The allow-transfer stanzas are for allowing zone transfers to our secondary nameservers which are hosted elsewhere.  Another, more secure way to allow zone tranfers to specific hosts is to use TSIG keys.  I leave it the reader to configure TSIG key transfers if he wants.

All the zone files are in /var/cache/bind.  Zone 67.45.123.in-addr.arpa is the reverse-lookup zone for our external IP.  The forwarders stanza near the top contains addresses of external nameservers (usually these are provided by our ISP).  When DNS requests come in from hosts on our internal LAN for which we are neither authoritative nor have a cached record the requests are forwarded out to the external servers.  This speeds up name resolution on our LAN since repeatedly requested records can be answered by our local nameserver and not by external servers.

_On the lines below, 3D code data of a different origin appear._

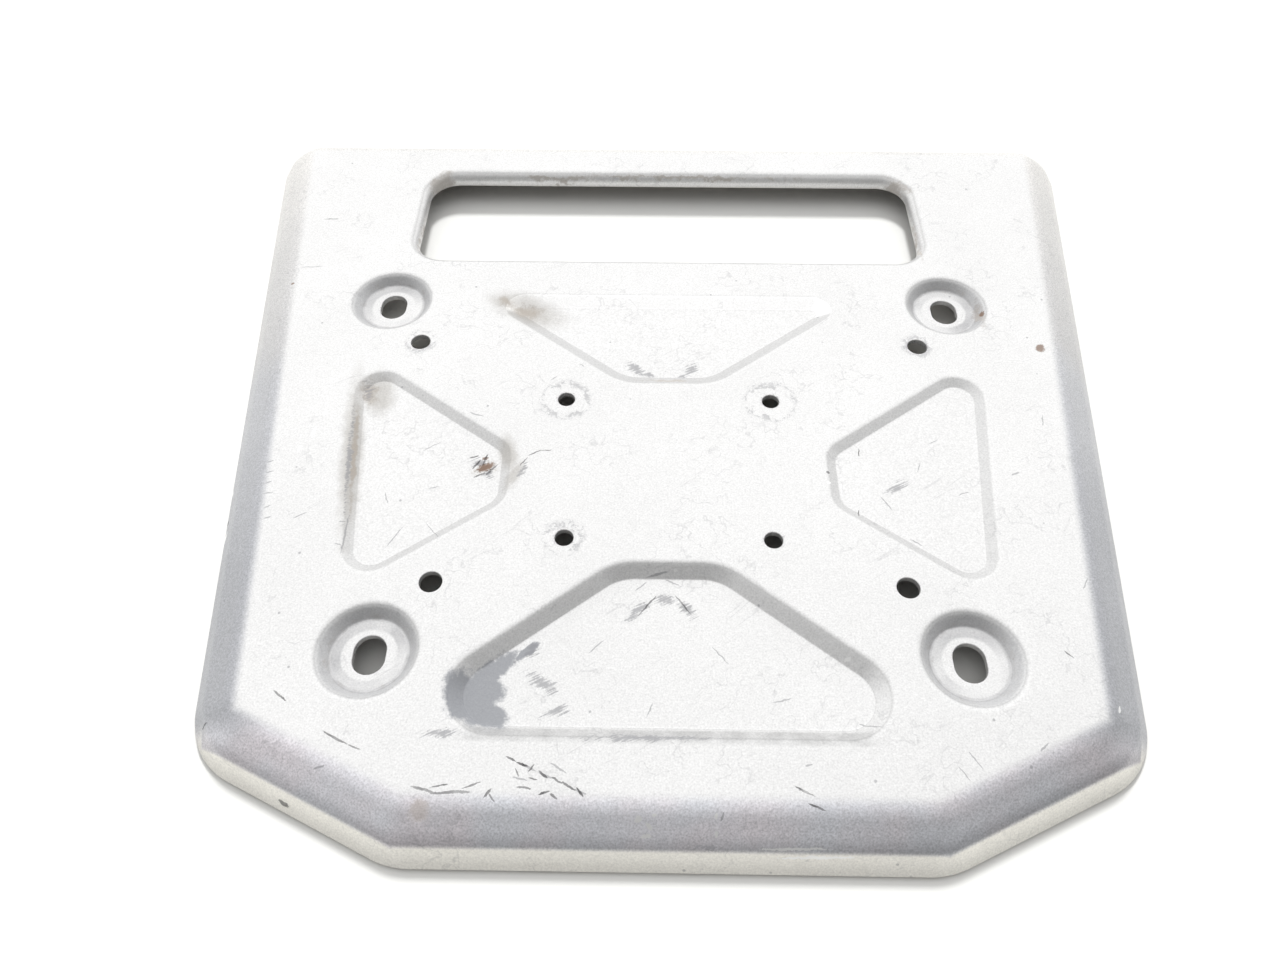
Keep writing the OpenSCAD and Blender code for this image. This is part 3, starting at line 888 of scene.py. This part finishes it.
def studio_world():
    """A large soft light behind the rack and over it, a darker room on the camera's side, a pale horizon."""
    world = bpy.data.worlds.new("studio")
    bpy.context.scene.world = world
    tree = Tree(world)
    way = tree.add("ShaderNodeTexCoord", out="Generated")
    up = tree.add("ShaderNodeSeparateXYZ", {}, {0: way}, out=2)
    bright = Vector(BRIGHT_SIDE).normalized()
    near = tree.add("ShaderNodeVectorMath", {"operation": "DOT_PRODUCT"}, {0: way, 1: bright}, out=1)
    sky = SKY_DARK + near.above(DARK_BELOW, BRIGHT_ABOVE) * (SKY_BRIGHT - SKY_DARK)
    glow = HORIZON + up.above(HORIZON_LOW, HORIZON_HIGH) * (sky - HORIZON)
    tree.add("ShaderNodeOutputWorld", {}, {
        "Surface": tree.add("ShaderNodeBackground", {}, {"Color": (1, 1, 1, 1), "Strength": glow})
    })


def key_lamp():
    """A compact lamp above and behind the rack, which draws the shadows; the sky alone is mirrored."""
    data = bpy.data.lights.new("key_lamp", "AREA")
    data.shape = "DISK"
    data.size = KEY_SIZE
    data.energy = KEY_POWER
    lamp = bpy.data.objects.new("key_lamp", data)
    aim = Vector((KEY_SIDE, 1, tan(radians(KEY_ELEVATION)))).normalized()
    lamp.location = aim * KEY_DISTANCE
    lamp.rotation_euler = aim.to_track_quat("Z", "Y").to_euler()
    lamp.visible_glossy = False
    bpy.context.collection.objects.link(lamp)


def camera():
    data = bpy.data.cameras.new("camera")
    data.lens = LENS
    data.sensor_width = 36
    data.clip_start = 0.01
    view = bpy.data.objects.new("camera", data)
    view.location = Vector(CAMERA_PLACE) * MM
    turn = (
        Matrix.Rotation(radians(CAMERA_YAW), 3, "Z")
        @ Matrix.Rotation(radians(90 - CAMERA_PITCH), 3, "X")
        @ Matrix.Rotation(radians(CAMERA_ROLL), 3, "Z")
    )
    view.rotation_euler = turn.to_euler()
    bpy.context.collection.objects.link(view)
    bpy.context.scene.camera = view


plate = press_plate()
plate.data.materials.append(silver_paint())
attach(plate, "root")
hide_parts("rack_plate")
plain_floor()
studio_world()
key_lamp()
camera()
bpy.context.scene.view_settings.view_transform = "Standard"
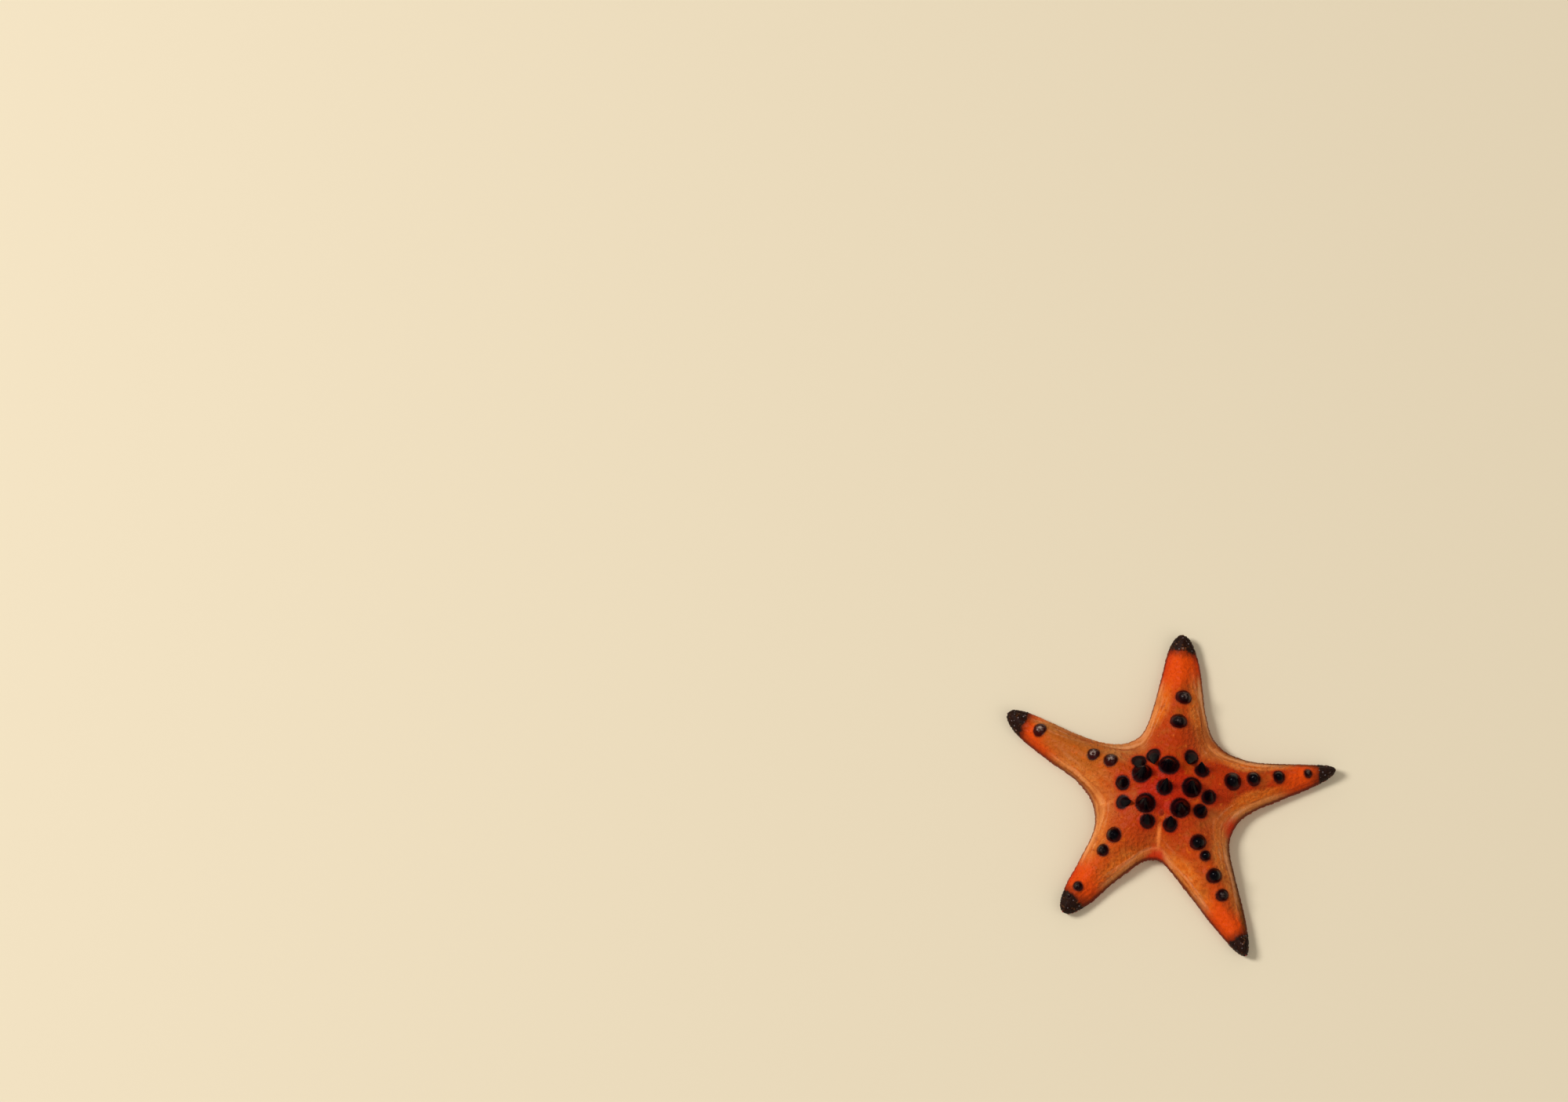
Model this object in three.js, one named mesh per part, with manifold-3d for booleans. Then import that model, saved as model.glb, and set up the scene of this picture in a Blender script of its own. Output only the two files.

I am only going to provide one example zone file.  It is left to the reader to set up the other zone files including the reverse zone file.  The reader is urged to read the BIND HOWTO at www.tldp.org and to purchase the excellent O'Reilly volume "DNS and BIND" as further reference.


;
; BIND data file for ourdomain.org
;
$TTL    604800
@       IN SOA  serv1.ourdomain.org. admin.ourdomain.org. (
                             22         ; Serial
                         604800         ; Refresh
                          86400         ; Retry
                        2419200         ; Expire
                         604800 )       ; Negative Cache TTL
;
                        IN      NS      serv1.ourdomain.org.
                        IN      NS      ns1.somewhere.net.
                        IN      NS      ns2.somewhere.net.
                        IN      MX  0   mail.ourdomain.org.
                        IN      A       123.45.67.89
www                     IN      A       123.45.67.89
ns                      IN      A       123.45.67.89
mail                    IN      A       123.45.67.89
clock                   IN      A       123.45.67.89
time                    IN      A       123.45.67.89
;EOF



This is the zone file for ourdomain.org.  It specifies that the server running BIND is serv1.ourdomain.org.  Mail is to be sent to admin@ourdomain.org (make sure he exists in /etc/aliases).  ns1 and ns2.somewhere.net are two secondary servers for our domain.  In addition to ourdomain.org, we have www.ourdomain.org as well as ns , mail, clock, and time.  I like to run my own NTP servers hence clock and time.  Mail is set up so I can have a virtual host under apache running a web mail server at mail.ourdomain.com.  There is also an MX record for mail.domain.com not to be confused with the A record by the same name.  Read further documentation to find out about adding MX records for additional hosts.  Don't forget that the serial number must be incremented by 1 each time the  zone file is changed in order to ensure that the change gets propagated to the secondary servers.